GIVEN DATA:
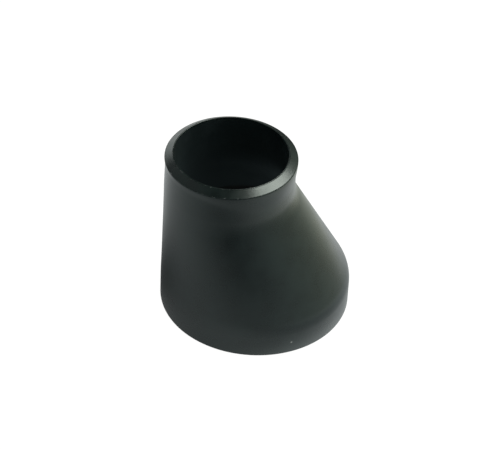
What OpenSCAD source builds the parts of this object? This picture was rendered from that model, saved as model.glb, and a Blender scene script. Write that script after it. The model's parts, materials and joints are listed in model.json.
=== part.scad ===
// Eccentric butt-weld pipe reducer: one seamless forming that joins two pipe sizes
// and keeps one side of the run straight.
// The frame stands on the large end: z = 0 is the large end face, the large bore is
// centred on the origin, +Z follows the run and the straight side faces -X.
// Dimensions are in millimetres.

/* [Large end] */
// Outside diameter of the large end
large_od = 88.9; // [84:0.1:105]
// Wall thickness at the large end
large_wall = 5.49; // [3:0.01:8]
// Length of the straight part at the large end
large_tangent = 14; // [8:0.5:18]

/* [Small end] */
// Outside diameter of the small end
small_od = 60.3; // [48:0.1:66]
// Wall thickness at the small end
small_wall = 4.3; // [3:0.01:6]
// Length of the straight part at the small end
small_tangent = 17; // [8:0.5:20]

/* [Run] */
// Length from one end face to the other
run_length = 90; // [85:0.5:140]
// Radius of the outer bend where the sloping side leaves the large end
shoulder_radius = 13; // [9:0.5:20]
// Radius of the outer bend where the sloping side meets the small end
neck_radius = 17; // [8:0.5:20]

/* [Weld preparation] */
// Angle of both weld bevels, measured from the end face
bevel_angle = 33; // [30:0.5:40]
// Width of the flat ring between the bore and the bevel at the large end
large_root_face = 0.9; // [0.3:0.1:2.4]
// Width of the flat ring between the bore and the bevel at the small end
small_root_face = 0.4; // [0.3:0.1:2.4]

/* [Hidden] */
$fn = 180;
varnish_black = [0.16, 0.17, 0.17];
// Flat facets round the transition, and slices along it
facets = 72;
slices = 16;
// The transition's facets stay this far inside the wall of the straight ends, and run
// this far into them, so that the three lengths join in one solid
join_step = 0.04;
join_overlap = 1;

large_radius = large_od / 2;
small_radius = small_od / 2;
large_bore_radius = large_radius - large_wall;
small_bore_radius = small_radius - small_wall;
// The straight side is at x = -large_radius over the whole run
small_end_x = small_radius - large_radius;
rise = run_length - large_tangent - small_tangent;

// Angle from the axis of a straight slope that lies between two bends and steps in
function slope_angle(step, bends) =
    atan2(step - bends, rise) + asin(bends / norm([rise, step - bends]));

// How far the sloping side has moved in at height z above the large straight end:
// a convex arc, a straight slope and a concave arc, each tangent to the next
function moved_in(z, step, convex, concave) =
    let (a = slope_angle(step, convex + concave))
    z < convex * sin(a) ? convex - sqrt(convex * convex - z * z) :
    z < rise - concave * sin(a) ? convex * (1 - cos(a)) + (z - convex * sin(a)) * tan(a) :
    step - concave + sqrt(concave * concave - (rise - z) * (rise - z));

// Round sections [centre x, radius, z] of a surface that narrows from radius r0 on the
// large end's axis to radius r1 on the small end's, with an overlap at each end
function sections(r0, r1, convex, concave) =
    let (
        sloping_step = r0 - r1 - small_end_x,
        straight_step = r0 - r1 + small_end_x
    )
    [for (i = [-1:slices + 1])
        let (
            z = rise * min(max(i, 0), slices) / slices,
            overlap = i < 0 ? -join_overlap : i > slices ? join_overlap : 0,
            share = moved_in(z, sloping_step, convex, concave) / sloping_step,
            sloping_x = r0 - sloping_step * share,
            straight_x = -r0 + straight_step * share
        )
        [(straight_x + sloping_x) / 2, (sloping_x - straight_x) / 2, large_tangent + z + overlap]
    ];

function corners(section, radius) =
    [for (i = [0:facets - 1])
        [section[0] + radius * cos(360 * i / facets), radius * sin(360 * i / facets), section[2]]];

// Hollow solid between two lists of sections
module skin(outer, inner) {
    levels = len(outer);
    inner_start = levels * facets;
    outer_points = [for (s = outer) each corners(s, s[1] - join_step)];
    inner_points = [for (s = inner) each corners(s, (s[1] + join_step) / cos(180 / facets))];
    sides = [
        for (k = [0:levels - 2], i = [0:facets - 1])
            let (next = (i + 1) % facets, low = k * facets, high = low + facets)
            each [
                [low + i, high + i, high + next, low + next],
                [for (p = [low + i, low + next, high + next, high + i]) p + inner_start]
            ]
    ];
    ends = [
        for (i = [0:facets - 1])
            let (next = (i + 1) % facets, top = inner_start - facets)
            each [
                [i, next, inner_start + next, inner_start + i],
                [top + i, inner_start + top + i, inner_start + top + next, top + next]
            ]
    ];
    polyhedron(points = concat(outer_points, inner_points), faces = concat(sides, ends));
}

module transition() {
    skin(
        sections(large_radius, small_radius, shoulder_radius, neck_radius),
        sections(
            large_bore_radius, small_bore_radius,
            shoulder_radius - large_wall, neck_radius + small_wall
        )
    );
}

// Straight length of pipe with a weld bevel round its end face at z = 0
module straight_end(radius, wall, root_face, length) {
    bore_radius = radius - wall;
    bevel_depth = (wall - root_face) * tan(bevel_angle);
    rotate_extrude()
        polygon([
            [bore_radius, 0],
            [bore_radius + root_face, 0],
            [radius, bevel_depth],
            [radius, length],
            [bore_radius, length]
        ]);
}

module reducer_body() {
    color(varnish_black) {
        straight_end(large_radius, large_wall, large_root_face, large_tangent);
        transition();
        translate([small_end_x, 0, run_length])
            mirror([0, 0, 1])
                straight_end(small_radius, small_wall, small_root_face, small_tangent);
    }
}

reducer_body();
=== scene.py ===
"""Looks for the eccentric pipe reducer: a formed steel body under black varnish, with a
turned weld bevel on each end. Everything is in metres, in the part's own frame."""

import json
import math

import bpy
from mathutils import Matrix, Quaternion, Vector, noise


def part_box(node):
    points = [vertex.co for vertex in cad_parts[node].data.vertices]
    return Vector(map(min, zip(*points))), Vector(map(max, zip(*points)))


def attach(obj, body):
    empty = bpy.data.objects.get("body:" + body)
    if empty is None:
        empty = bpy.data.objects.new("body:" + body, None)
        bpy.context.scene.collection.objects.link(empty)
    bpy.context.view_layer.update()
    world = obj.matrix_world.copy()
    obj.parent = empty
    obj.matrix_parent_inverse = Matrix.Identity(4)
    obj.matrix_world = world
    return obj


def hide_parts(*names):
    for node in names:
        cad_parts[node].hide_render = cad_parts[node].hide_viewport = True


MM = 0.001

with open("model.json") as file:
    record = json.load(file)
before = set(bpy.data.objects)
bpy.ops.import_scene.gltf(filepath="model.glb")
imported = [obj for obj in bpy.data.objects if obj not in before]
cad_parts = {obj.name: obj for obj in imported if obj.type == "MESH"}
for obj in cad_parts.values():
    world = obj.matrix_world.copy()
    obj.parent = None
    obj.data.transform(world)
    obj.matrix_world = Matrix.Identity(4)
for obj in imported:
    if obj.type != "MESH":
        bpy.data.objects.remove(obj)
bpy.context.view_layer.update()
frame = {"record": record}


# ---------------------------------------------------------------- sizes from the frame

mounts = {m["name"]: m for m in frame["record"]["mounts"]}


def pipe_end(name, face_z):
    """The sizes of one end, from its bore, outside and face mounts."""
    bore, outside, face = (mounts[f"{name}_end_{part}"] for part in ("bore", "outside", "face"))
    centre_x = bore["pos_m"][0]
    bore_radius = bore["dims"]["r_mm"] * MM
    straight = bore["dims"]["length_mm"] * MM
    return {
        "centre_x": centre_x,
        "bore": bore_radius,
        "outside": outside["dims"]["r_mm"] * MM,
        "root_face": 2 * (face["pos_m"][0] - centre_x - bore_radius),
        "straight": straight,
        "bevel": straight - outside["dims"]["length_mm"] * MM,
        "face_z": face_z,
        "inward": 1 if face_z == 0 else -1,
    }


high_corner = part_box("reducer_body")[1]
LARGE = pipe_end("large", 0.0)
SMALL = pipe_end("small", high_corner.z)
START = LARGE["straight"]
RISE = SMALL["face_z"] - SMALL["straight"] - START

# Bends of the sloping side, outside and inside of the wall
SHOULDER_OUT, NECK_OUT = 13 * MM, 17 * MM
SHOULDER_IN = SHOULDER_OUT - (LARGE["outside"] - LARGE["bore"])
NECK_IN = NECK_OUT + (SMALL["outside"] - SMALL["bore"])


# ---------------------------------------------------------------- body mesh

# Steps round the body, along its transition, along each straight stretch of the profile
# and round each broken edge
AROUND = 288
TRANSITION_STEPS = 56
STRAIGHT_STEPS = 24
ARRIS_STEPS = 5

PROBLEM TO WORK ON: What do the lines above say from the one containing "translate([small_end_x, 0, run_length])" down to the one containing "zip(*points))), Vector(map(max, zip(*points)))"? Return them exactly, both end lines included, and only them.

OUTPUT FOR THIS TASK:
        translate([small_end_x, 0, run_length])
            mirror([0, 0, 1])
                straight_end(small_radius, small_wall, small_root_face, small_tangent);
    }
}

reducer_body();
=== scene.py ===
"""Looks for the eccentric pipe reducer: a formed steel body under black varnish, with a
turned weld bevel on each end. Everything is in metres, in the part's own frame."""

import json
import math

import bpy
from mathutils import Matrix, Quaternion, Vector, noise


def part_box(node):
    points = [vertex.co for vertex in cad_parts[node].data.vertices]
    return Vector(map(min, zip(*points))), Vector(map(max, zip(*points)))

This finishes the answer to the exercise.